+++ Recorded data

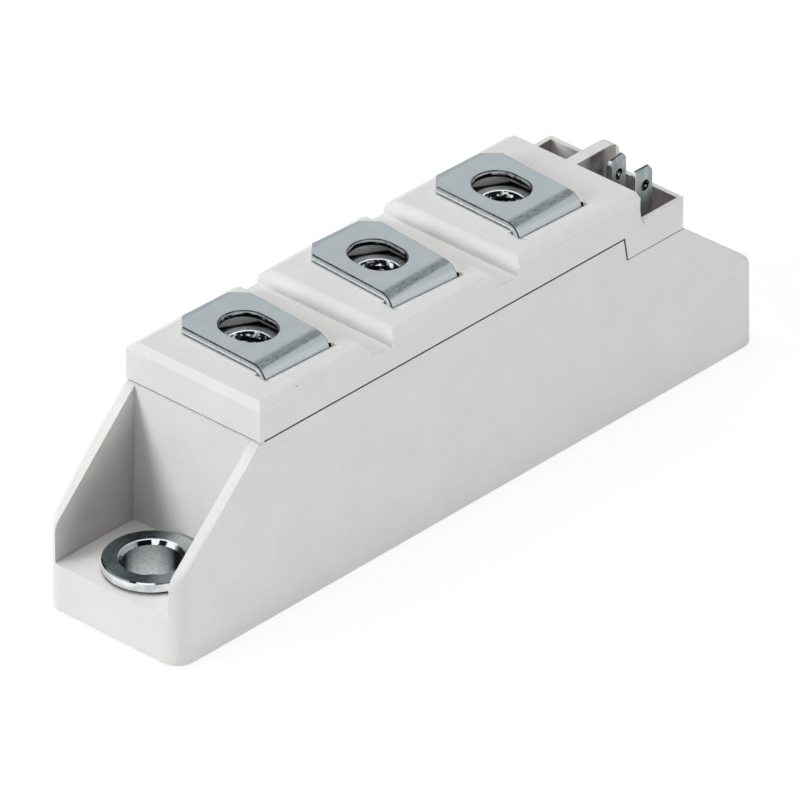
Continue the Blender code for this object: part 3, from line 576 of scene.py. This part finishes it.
for number, x, turn in TERMINALS:
    pocket = rod("nut_pocket", (x, SLOT_CENTRE), (NUT_FLATS / 2 + 0.3 * MM) / math.cos(math.pi / 6),
                 (NUT_TOP - NUT_THICKNESS - 0.3 * MM, 40 * MM), 6)
    combine(lid, pocket)
    dip = block("dip", (x - LEG_HALF - 0.2 * MM, x + LEG_RIGHT + 0.42 * MM), (LEG_FACE - 1.4 * MM, LEG_FACE + 0.05 * MM),
                (LID_TOP - 0.45 * MM, LID_TOP + MM))
    push(dip, "VERT", lambda vert: vert.co.y < LEG_FACE - MM and vert.co.z < LID_TOP, (0, 0, 0.5 * MM))
    side_dip = block("side_dip", (x - LEG_HALF - 0.75 * MM, x - LEG_HALF + 0.25 * MM), (LEG_FACE - 0.9 * MM, LEG_FACE + 1.3 * MM),
                     (LID_TOP - 0.45 * MM, LID_TOP + MM))
    push(side_dip, "VERT", lambda vert: vert.co.x < x - LEG_HALF and vert.co.z < LID_TOP, (0, 0, 0.5 * MM))
    for cut in (dip, side_dip):
        skew(cut, turn, x)
        combine(lid, cut)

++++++

Exercise description :: Return the listing above word for word.

Finished exercise ::
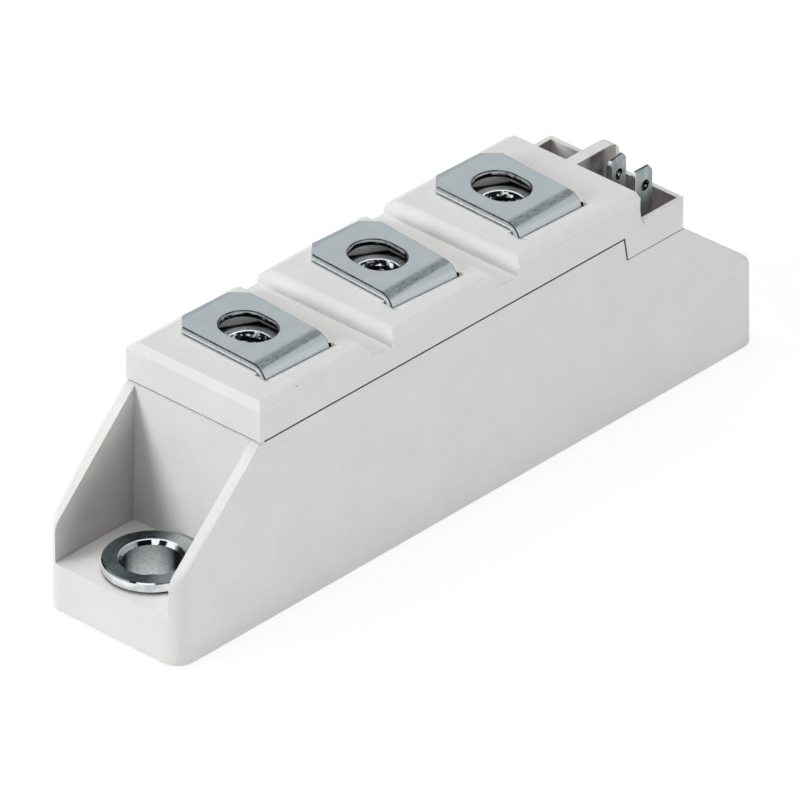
Continue the Blender code for this object: part 3, from line 576 of scene.py. This part finishes it.
for number, x, turn in TERMINALS:
    pocket = rod("nut_pocket", (x, SLOT_CENTRE), (NUT_FLATS / 2 + 0.3 * MM) / math.cos(math.pi / 6),
                 (NUT_TOP - NUT_THICKNESS - 0.3 * MM, 40 * MM), 6)
    combine(lid, pocket)
    dip = block("dip", (x - LEG_HALF - 0.2 * MM, x + LEG_RIGHT + 0.42 * MM), (LEG_FACE - 1.4 * MM, LEG_FACE + 0.05 * MM),
                (LID_TOP - 0.45 * MM, LID_TOP + MM))
    push(dip, "VERT", lambda vert: vert.co.y < LEG_FACE - MM and vert.co.z < LID_TOP, (0, 0, 0.5 * MM))
    side_dip = block("side_dip", (x - LEG_HALF - 0.75 * MM, x - LEG_HALF + 0.25 * MM), (LEG_FACE - 0.9 * MM, LEG_FACE + 1.3 * MM),
                     (LID_TOP - 0.45 * MM, LID_TOP + MM))
    push(side_dip, "VERT", lambda vert: vert.co.x < x - LEG_HALF and vert.co.z < LID_TOP, (0, 0, 0.5 * MM))
    for cut in (dip, side_dip):
        skew(cut, turn, x)
        combine(lid, cut)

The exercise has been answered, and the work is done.